GRAVE.- Le premier long-métrage de Julia Ducournau est un pur film de genre et un bel exercice sur les fondements classiques du film d’horreur gore. Elevée dans une famille végétarienne, Justine, 16 ans, intègre une école vétérinaire en Belgique. Au cours d’un féroce bizutage, elle est contrainte de manger de la viande. D’abord écœurée, elle devient peu à peu obsédée par la chair et découvre sa véritable et inquiétante nature.
120 BATTEMENTS PAR MINUTE.- Pour un peu –Pedro Almodovar, président du jury, l’a avoué- Robin Campillo aurait pu décrocher la Palme à Cannes. Il a eu le Grand prix et c’est justice pour ce drame qui plonge dans les années 90 alors que le sida se propage depuis près de dix ans. Les militants d’Act Up Paris s’activent contre l’indifférence générale. Avec aussi la révélation grand public de l’acteur argentin Nahuel Perez Biscayart.

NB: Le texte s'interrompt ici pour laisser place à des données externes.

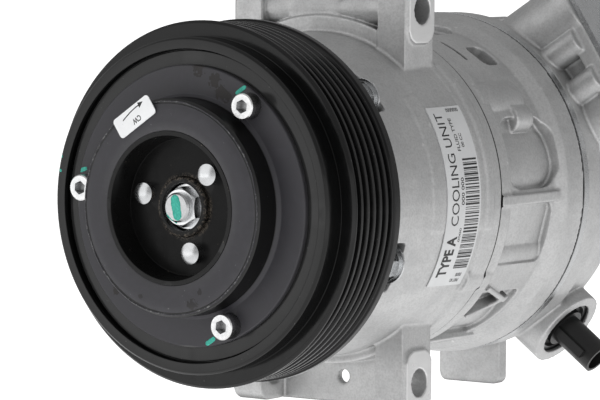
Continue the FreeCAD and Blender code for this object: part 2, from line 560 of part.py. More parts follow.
def port_bores():
    return [
        upright(6.0, 42, 51, SUCTION_X, PORT_Y),
        upright(SUCTION_R, 50, PORT_FACE + 1, SUCTION_X, PORT_Y),
        upright(SUCTION_R + 2.5, PORT_FACE - 3, PORT_FACE + 1, SUCTION_X, PORT_Y),
        upright(DISCHARGE_R, 45, PORT_FACE + 1, DISCHARGE_X, PORT_Y),
        upright(3.2, 25, 46, DISCHARGE_X, PORT_Y),
        upright(DISCHARGE_R + 2.5, PORT_FACE - 3, PORT_FACE + 1, DISCHARGE_X, PORT_Y),
        upright(4.0, PORT_FACE - 22, PORT_FACE + 1, PORT_BOLT_X, PORT_Y)]


def rear_head():
    skin = revolved([
        (JOINT_HEAD, 0), (JOINT_HEAD, HEAD_R), (JOINT_HEAD + 9, HEAD_R), (JOINT_HEAD + 11, 58.6), (155, 57.6),
        (162, 55.5), (167, 51.0), (HEAD_BACK, 45.0), (HEAD_BACK, 0)])
    bosses = around(rod(8.5, JOINT_HEAD, HEAD_BACK - 6, BOLT_PITCH_R + 2.5), BOLT_COUNT, BOLT_DEG)
    lug = round_edges(box(-10.8, 14.8, 147.3, 152.5, -73.2, -40), 3.0,
                      lambda e: e.BoundBox.ZMax < -73.1 and e.BoundBox.YLength > 4)
    valve_boss = leaned(upright(VALVE_BOSS_R, -20, VALVE_FACE, VALVE_X, VALVE_Y), VALVE_TURN)
    ribs = [sector(30, 58.4, a, a + 3, HEAD_BACK - 14, HEAD_BACK - 2) for a in (10, 84, 154, 226, 298)]
    outside = fused([skin, lug, valve_boss] + bosses + ribs + [leaned(s, PORT_TURN) for s in port_block()])
    discharge = rod(33.0, JOINT_HEAD - 1, 147.0)
    suction = tube(52.5, 37.0, JOINT_HEAD - 1, 148.0).cut(
        around(rod(7.0, JOINT_HEAD - 2, 150, BOLT_PITCH_R), BOLT_COUNT, BOLT_DEG))
    cuts = [discharge, suction] + [leaned(s, PORT_TURN) for s in port_bores()]
    body = outside.cut(cuts)
    sleeve = upright(VALVE_BOSS_R - 1, -34, VALVE_FACE - 1, VALVE_X, VALVE_Y)
    inside = leaned(sleeve, VALVE_TURN).common(skin)
    bore = [upright(VALVE_BORE_R, -30, VALVE_FACE + 1, VALVE_X, VALVE_Y),
            upright(VALVE_BORE_R + 1.2, VALVE_FACE - 3.0, VALVE_FACE - 1.6, VALVE_X, VALVE_Y)]
    holes = around(rod(BOLT_R, JOINT_HEAD - 1, 158.0, BOLT_PITCH_R), BOLT_COUNT, BOLT_DEG)
    holes.append(rod(6.0, 157, HEAD_BACK + 5, RELIEF_X, RELIEF_Z))
    return fused([body, inside]).cut([leaned(s, VALVE_TURN) for s in bore] + holes)


# ---------------------------------------------------------------- pieces on the rear head
def port_cover():
    plate = box(FLANGE_LEFT + 1, FLANGE_RIGHT - 1, PORT_Y - 13.5, PORT_Y + 13.5, PORT_FACE, PORT_FACE + 2.0)
    plate = round_edges(plate, 6.0, lambda e: e.BoundBox.ZLength > 1.5)
    save("port_cover", leaned(plate.cut(upright(4.4, 60, 90, PORT_BOLT_X, PORT_Y)), PORT_TURN))
    seals = []
    for x, radius in ((SUCTION_X, SUCTION_R), (DISCHARGE_X, DISCHARGE_R)):
        ring = upright(radius + 2.5, PORT_FACE - 3, PORT_FACE, x, PORT_Y)
        seals.append(leaned(ring.cut(upright(radius, 60, 90, x, PORT_Y)), PORT_TURN))
    save("port_seals", *seals)
    top = PORT_FACE + 2.0
    bolt = [upright(4.0, PORT_FACE - 16, top, PORT_BOLT_X, PORT_Y), upright(9.0, top, top + 1.6, PORT_BOLT_X, PORT_Y)]
    head = hexagon(13.0, 0, 6.4)
    head.rotate(ORIGIN, Vector(1, 0, 0), 90)
    head.translate(Vector(PORT_BOLT_X, PORT_Y, top + 1.6))
    save("port_cover_bolt", leaned(fused(bolt + [head]), PORT_TURN))


def check_valve():
    """The valve in the discharge port that keeps high pressure from flowing back."""
    seat = upright(DISCHARGE_R, 56, 62, DISCHARGE_X, PORT_Y).cut(upright(4.2, 50, 70, DISCHARGE_X, PORT_Y))
    save("check_valve_seat", leaned(seat, PORT_TURN))
    poppet = fused([upright(5.6, 53.6, 55.9, DISCHARGE_X, PORT_Y), upright(2.0, 50.0, 54, DISCHARGE_X, PORT_Y)])
    save("check_valve_poppet", leaned(poppet, PORT_TURN))
    spring = coil(0.45, 4.0, 7.6, 4)
    spring.translate(Vector(DISCHARGE_X, PORT_Y, 45.5))
    save("check_valve_spring", leaned(spring, PORT_TURN))


def control_valve():
    """The solenoid valve that sets the crankcase pressure, in its bore."""
    shell = upright(VALVE_BORE_R - 0.1, -28, 50, VALVE_X, VALVE_Y)
    hollow = [upright(3.0, -24, 30, VALVE_X, VALVE_Y), upright(6.0, 8, 28, VALVE_X, VALVE_Y)]
    grooves = [upright(12, z, z + 2.2, VALVE_X, VALVE_Y).cut(upright(VALVE_BORE_R - 1.8, z - 1, z + 3, VALVE_X, VALVE_Y))
               for z in (-20, -8, 4, 30)]
    save("control_valve", leaned(shell.cut(hollow + grooves), VALVE_TURN))
    rings = [upright(VALVE_BORE_R, z + 0.1, z + 2.1, VALVE_X, VALVE_Y).cut(
        upright(VALVE_BORE_R - 1.8, z - 1, z + 3, VALVE_X, VALVE_Y)) for z in (-20, -8, 4, 30)]
    save("control_valve_o_rings", *[leaned(r, VALVE_TURN) for r in rings])
    plunger = [upright(2.6, -20, 22, VALVE_X, VALVE_Y), upright(5.6, 12, 22, VALVE_X, VALVE_Y)]
    save("control_valve_plunger", leaned(fused(plunger), VALVE_TURN))
    clip = upright(VALVE_BORE_R + 1.1, VALVE_FACE - 2.9, VALVE_FACE - 1.7, VALVE_X, VALVE_Y)
    clip = clip.cut([upright(VALVE_BORE_R - 1.4, 50, 70, VALVE_X, VALVE_Y), box(VALVE_X - 4, VALVE_X + 4, VALVE_Y - 20,
                     VALVE_Y - 3, 50, 70)])
    eyes = [upright(1.9, VALVE_FACE - 2.9, VALVE_FACE - 1.7, VALVE_X + x, VALVE_Y - 8.2).cut(
        upright(0.9, 50, 70, VALVE_X + x, VALVE_Y - 8.2)) for x in (-5.4, 5.4)]
    save("control_valve_circlip", leaned(fused([clip] + eyes), VALVE_TURN))


def valve_connector():
    """The solenoid's cap and the plug socket that stands out of the bore, with its latch and keying rib."""
    seat = VALVE_FACE - 3.0
    pieces = [
        upright(VALVE_BORE_R - 0.6, 50, seat, VALVE_X, VALVE_Y),
        upright(7.4, 50, seat + 2.4, VALVE_X, VALVE_Y),
        upright(PLUG_R, 50, PLUG_END, VALVE_X, VALVE_Y),
        box(VALVE_X - 1.6, VALVE_X + 1.6, VALVE_Y - PLUG_R - 1.6, VALVE_Y, seat + 2.4, PLUG_END - 3.5),
        box(VALVE_X - 2.4, VALVE_X + 2.4, VALVE_Y, VALVE_Y + PLUG_R + 1.2, seat + 2.4, PLUG_END - 6.0)]
    floor = PLUG_END - SOCKET_DEPTH
    socket = upright(SOCKET_R, floor, PLUG_END + 1, VALVE_X, VALVE_Y)
    pins = [upright(0.7, floor - 3, floor + 5, VALVE_X + x, VALVE_Y) for x in (-1.9, 1.9)]
    save("valve_connector", leaned(fused(pieces).cut([socket] + pins), VALVE_TURN))
    save("connector_pins", *[leaned(pin, VALVE_TURN) for pin in pins])


def relief_valve():
    """A hexagonal pressure relief valve in the back of the head."""
    body = [rod(6.0, 158, HEAD_BACK, RELIEF_X, RELIEF_Z), rod(8.0, HEAD_BACK, HEAD_BACK + 1.5, RELIEF_X, RELIEF_Z)]
    head = hexagon(14.0, HEAD_BACK + 1.5, HEAD_BACK + 8.0)
    head.translate(Vector(RELIEF_X, 0, RELIEF_Z))
    bore = rod(2.2, HEAD_BACK - 4, HEAD_BACK + 9, RELIEF_X, RELIEF_Z)
    save("relief_valve", fused(body + [head]).cut(bore))


# ---------------------------------------------------------------- everything else
def shaft_seal():
    lip = revolved([(-4.0, SHAFT_R + 0.05), (-4.0, 13.5), (7.0, 13.5), (7.0, 11.5), (2.5, 11.5), (2.5, 9.6),
                    (5.0, 8.8), (5.0, SHAFT_R + 0.05), (3.0, SHAFT_R + 0.05), (1.0, 9.4), (-3.0, 9.4),
                    (-3.0, SHAFT_R + 0.05)])
    save("shaft_seal", lip)
    clip = tube(14.4, 11.8, -5.3, -4.0).cut(box(5, 20, -8, 0, -2.5, 2.5))
    save("shaft_seal_clip", clip)


def through_bolts():
    flange = rod(6.3, POCKET_FLOOR - 2.2, POCKET_FLOOR - 1.0, BOLT_PITCH_R)
    head = hexagon(10.0, POCKET_FLOOR - BOLT_HEAD, POCKET_FLOOR - 2.2, BOLT_PITCH_R)
    crown = rod(5.6, POCKET_FLOOR - BOLT_HEAD, POCKET_FLOOR - 2.2, BOLT_PITCH_R)
    crown = crown.makeChamfer(0.7, [e for e in crown.Edges if e.BoundBox.YMax < POCKET_FLOOR - BOLT_HEAD + 0.1])
    shank = rod(BOLT_R, POCKET_FLOOR - 2.0, 155.0, BOLT_PITCH_R)
    washer = rod(7.2, POCKET_FLOOR - 1.0, POCKET_FLOOR, BOLT_PITCH_R).cut(rod(BOLT_R, 0, 60, BOLT_PITCH_R))
    bolt = fused([flange, head.common(crown), shank])
    save("through_bolts", *around(bolt, BOLT_COUNT, BOLT_DEG))
    save("bolt_washers", *around(washer, BOLT_COUNT, BOLT_DEG))


def type_label():
    """The curved sticker on the right of the front housing."""
    gap, film = 0.06, 0.3
    inner = [(49.3, 54.7 + gap), (66.0, 55.3 + gap), (LABEL_REAR, 55.39 + gap)]
    outer = [(y, r + film) for y, r in reversed(inner)]
    return revolved(inner + outer).common(sector(40, 70, LABEL_LOW_DEG, LABEL_HIGH_DEG, 49.0, 72.0))


save("pulley", pulley())
pulley_bearing()
damped_hub()
rotating_group()
pistons()
save("front_housing", front_housing())
save("cylinder_block", cylinder_block())
valve_stack()
save("rear_head", rear_head())
port_cover()
check_valve()
control_valve()
valve_connector()
relief_valve()
shaft_seal()
through_bolts()
save("type_label", type_label())
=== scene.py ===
"""Looks of the belt-driven swash-plate compressor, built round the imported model."""
import json
import math
import random

import bmesh
import bpy
from mathutils import Matrix, Vector, noise
from mathutils.bvhtree import BVHTree


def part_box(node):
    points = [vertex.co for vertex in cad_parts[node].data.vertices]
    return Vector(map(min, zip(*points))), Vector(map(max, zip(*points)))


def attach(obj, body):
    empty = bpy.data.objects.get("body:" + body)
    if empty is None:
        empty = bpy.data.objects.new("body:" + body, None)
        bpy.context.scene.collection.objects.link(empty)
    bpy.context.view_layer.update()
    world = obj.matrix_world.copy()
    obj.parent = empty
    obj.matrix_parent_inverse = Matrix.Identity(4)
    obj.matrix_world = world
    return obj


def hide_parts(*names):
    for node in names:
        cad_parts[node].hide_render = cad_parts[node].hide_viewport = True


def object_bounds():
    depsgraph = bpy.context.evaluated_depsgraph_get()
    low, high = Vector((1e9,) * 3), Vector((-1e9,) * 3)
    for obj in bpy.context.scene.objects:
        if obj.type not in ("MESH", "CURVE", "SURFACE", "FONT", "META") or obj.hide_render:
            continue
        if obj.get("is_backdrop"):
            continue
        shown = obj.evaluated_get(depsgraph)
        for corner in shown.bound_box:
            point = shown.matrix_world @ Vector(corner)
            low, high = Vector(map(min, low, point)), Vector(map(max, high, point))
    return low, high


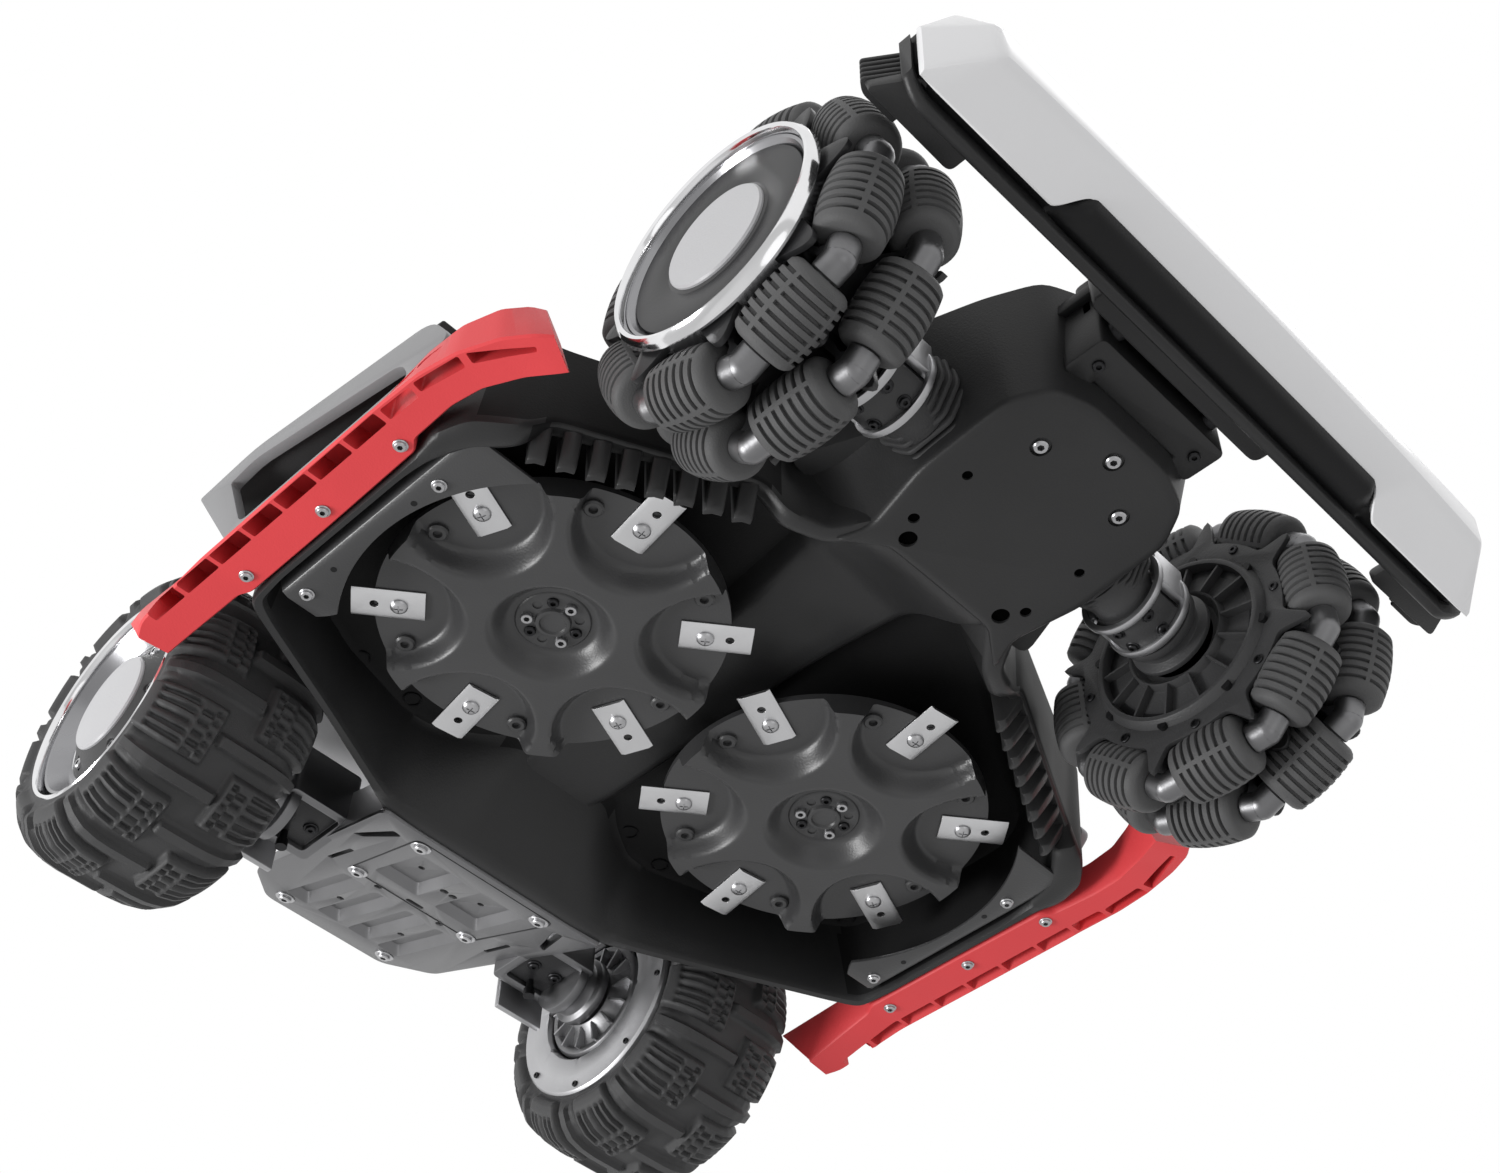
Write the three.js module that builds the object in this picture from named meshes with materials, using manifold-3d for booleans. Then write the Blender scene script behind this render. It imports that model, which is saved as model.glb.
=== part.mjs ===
// Robotic lawn mower with two omni wheels in front, two driven tyres behind and two bladed cutting discs.
// Millimetres. +X forward, +Y to the mower's left, +Z up, ground at z = 0 under the middle of the mower.
import * as THREE from "three";
import { mergeVertices } from "three/addons/utils/BufferGeometryUtils.js";
import Module from "manifold-3d";

const wasm = await Module();
wasm.setup();

const TAU = 2 * Math.PI;
const GAP = 0.4;

// Wheels
const WHEEL_RADIUS = 88;
const FRONT_AXLE_X = 196;
const REAR_AXLE_X = -239;
const ROLLERS_PER_ROW = 8;
const ROLLER_PITCH_RADIUS = 71;
const ROLLER_LENGTH = 40;
const ROLLER_SIDES = 10;
const ROLLER_ROWS = [
  { name: "inner", y: 147, phase: 0 },
  { name: "outer", y: 183, phase: 22.5 },
];
const HUB_DRUM_RADIUS = 51.5;
const HUB_RING_RADIUS = 60;
const HUB_CAP_RADIUS = 28;
const MOTOR_RADIUS = 35.5;
const FRONT_HUB_INNER_Y = 127;
const FRONT_HUB_OUTER_Y = 207;
const REAR_HUB_INNER_Y = 127;
const REAR_HUB_OUTER_Y = 222;
const TREAD_BARS = 12;
const TREAD_DEPTH = 3;
const HUB_DRUM_END_Y = 200.6;
const HUB_LIP = 4;
const BOSS_RADIUS = 7;
const RIB_WIDTH = 12;
const RIB_THICKNESS = 4;
const AXLE_RADIUS = 17;

// Cutting discs
const DISC_X = -20;
const DISC_Y = 100;
const DISC_RADIUS = 90;
const DISC_THICKNESS = 4;
const BLADE_PLANE_Z = 81.5;
const BLADES_PER_DISC = 6;
const BLADE_PIVOT_RADIUS = 77;
const BLADE_PHASE = 51.5;
const BLADE_LENGTH = 37;
const BLADE_WIDTH = 18.5;
const BLADE_THICKNESS = 1.6;
const BLADE_TIP_OVERHANG = 24;
const BLADE_BEVEL = 4;
const BLADE_HOLE_X = 13;
const BLADE_HOLE_RADIUS = 2.3;
const BLADE_SCREW_HEIGHT = 2.6;
const BLADE_POCKET_RADIUS = 30.5;
const STAR_HEIGHT = 8;
const BOWL_RADIUS = 32;
const MOTOR_CAN_RADIUS = 28;
const CUTTER_DROP = 20;

// Hull
const SKIRT_Z = 60;
const DECK_TOP_Z = 124;
const CHAMBER_ROOF_Z = 116;
const CHAMBER_RADIUS = 107;
const TUB_TOP_Z = 165;
const WALL = 5;
const NOSE_HALF_WIDTH = 60;

// Hood, stop button and overall height
const HOOD_BOTTOM_Z = 166;
const HOOD_TOP_Z = 264;
const OVERALL_HEIGHT = 273;
const BUTTON_X = -150;
const BUTTON_RADIUS = 22;
const BUTTON_TRAVEL = 4;
const BUTTON_POCKET_Z = 250;
const COVER_INNER_Y = 234;
const COVER_OUTER_Y = 240;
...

JACKIE.- Exercice aussi fréquent que périlleux, le biopic s’apparente encore plus à de la corde raide quand il s’agit d’une icône de l’envergure de Jackie Kennedy. Magnifiquement soutenu par une Natalie Portman au sommet de son art, le Chilien Pablo Larrain tire pleinement son épingle du jeu. Confrontée à un journaliste qui l’interroge sur les jours qui ont suivi la mort de JFK, Jackie apparaît comme un fantôme qui donne le change…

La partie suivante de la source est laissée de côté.